David Copley - Transcript

My name is David Copley, I’m a Kaurna Peramangk man from South Australia. My Aboriginal name is Tarnda, which means Red Kangaroo. I live in Mt Gambier in the south east of South Australia. I’m the CEO of PangulaMannamurna which is the Aboriginal Health Service for the south eastern region.

So the National Bowel Cancer Screening Program is for all Australians between the ages of 50 and 74. It comes out…You hit 50 and you get that nice letter in the mail from the Federal Health Department, saying “hey you’re 50 and we’re going to send you out a screening test. All the instructions are there, please do it and return it.” And then your kit arrives in the mail with all the instructions on how to do it. You do the bowel screening test and you send it back. And then you get a test come back and also to your doctor that says negative or positive or whatever or “hey that was a failed sample and can we do another one?”. So it’s a rapid process and it’s cost free.

For many men, it’s a journey that they don’t want to take. Their father hasn’t taken it, their brothers haven’t taken it so why should they take it. But it’s really important.

My cancer journey started six years ago, six and a half years ago, and it came on very quickly. I was away the weekend, I felt sick, went to the doctors. And they sent me to do some tests and sent me to specialist. The Friday the specialist says “you’ve got bowel cancer - go home and enjoy the weekend and come back on Monday for surgery”. It was the scariest weekend of my life.

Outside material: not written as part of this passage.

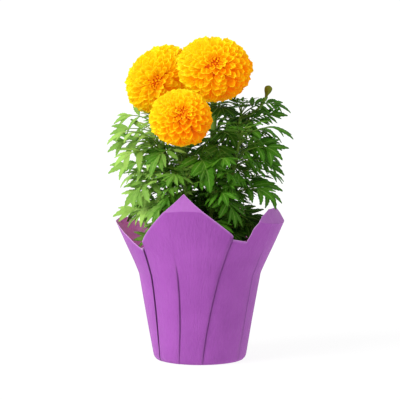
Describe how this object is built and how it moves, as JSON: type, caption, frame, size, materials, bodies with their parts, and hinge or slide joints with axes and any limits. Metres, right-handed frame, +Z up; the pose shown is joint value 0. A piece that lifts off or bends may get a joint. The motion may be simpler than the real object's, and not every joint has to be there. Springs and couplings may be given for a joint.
{
  "type": "potted marigold",
  "caption": "Flowering marigold with globe-shaped double orange blooms and pinnate leaves, in a plastic nursery pot inside a pleated purple paper pot cover.",
  "frame": {"origin": "centre of the flat base of the pot cover, on the surface that the pot stands on", "axes": "+Z up along the pot's axis; -Y to the front, where the blooms face; +X to the right seen from the front"},
  "size_m": [0.1797, 0.1573, 0.3145],
  "materials": {
    "cover_paper": "matte fibrous crepe-like paper, redder inside",
    "pot_plastic": "satin black thermoformed plastic",
    "soil": "rough damp peat with crumbs of bark and perlite",
    "leaf": "soft satin leaf, lighter along the ribs",
    "stalk": "ribbed satin green",
    "petal": "velvety matte petal, deeper orange at its root"
  },
  "bodies": {
    "root": {"pot_cover": "cover_paper", "nursery_pot": "pot_plastic", "soil": "soil", "leafy_shoot_front_right": "leaf", "leafy_shoot_right": "leaf", "leafy_shoot_right_back": "leaf", "leafy_shoot_back_right": "leaf", "leafy_shoot_back_left": "leaf", "leafy_shoot_left_back": "leaf", "leafy_shoot_left": "leaf", "leafy_shoot_front_left": "leaf", "flower_stalk_right": "stalk", "flower_stalk_left": "stalk", "flower_stalk_front": "stalk", "bloom_right": "petal", "bloom_left": "petal", "bloom_front": "petal"}
  },
  "joints": []
}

I went through treatment, I went through chemo six days a week for a year. I went and I did traditional treatment, traditional medicines. I went and saw healers in the Northern Territory. I did a whole range of things. One of the big things was that I could go home at night and walk on my traditional beach, my traditional country.

You go back to, “well if I had the screening I would’ve been so much better off”. And the family and community would’ve been better off. And that’s the other side of it. Because cancer impacts on everybody within your community. And it’s something that our communities don’t like talking about it.

So I’m still here six years later. And I’m healthy and going on. And lucky to tell my story.

But for most of the men that I know, Aboriginal men, they are not here. Because the diagnosis is too late. And they just ignore what came in the mail. And it could have made a whole lot of difference.

Ok we talk about having to do the test is a bit of shame job, I don’t want to do that. But what’s the bigger shame job? Having the test or going home and telling the family “I’ve got bowel cancer because I didn’t do the test”. And so you kinda have to shift the whole thing to how does it impact on your family and your community if you don’t do this.

This is not about you dying young. This is about you living longer. This is about what impact your mindset is going to have on your family and community. So we have to turn them around and say “If I have this test and I will be here at 65. I won’t die at 56 or 57”.

This is going to give you not only a longer life but a better quality of life. It’s going to mean you see your kids grow up, your grandkids grow up.

It is ok, it is free, it is there, this will save your life.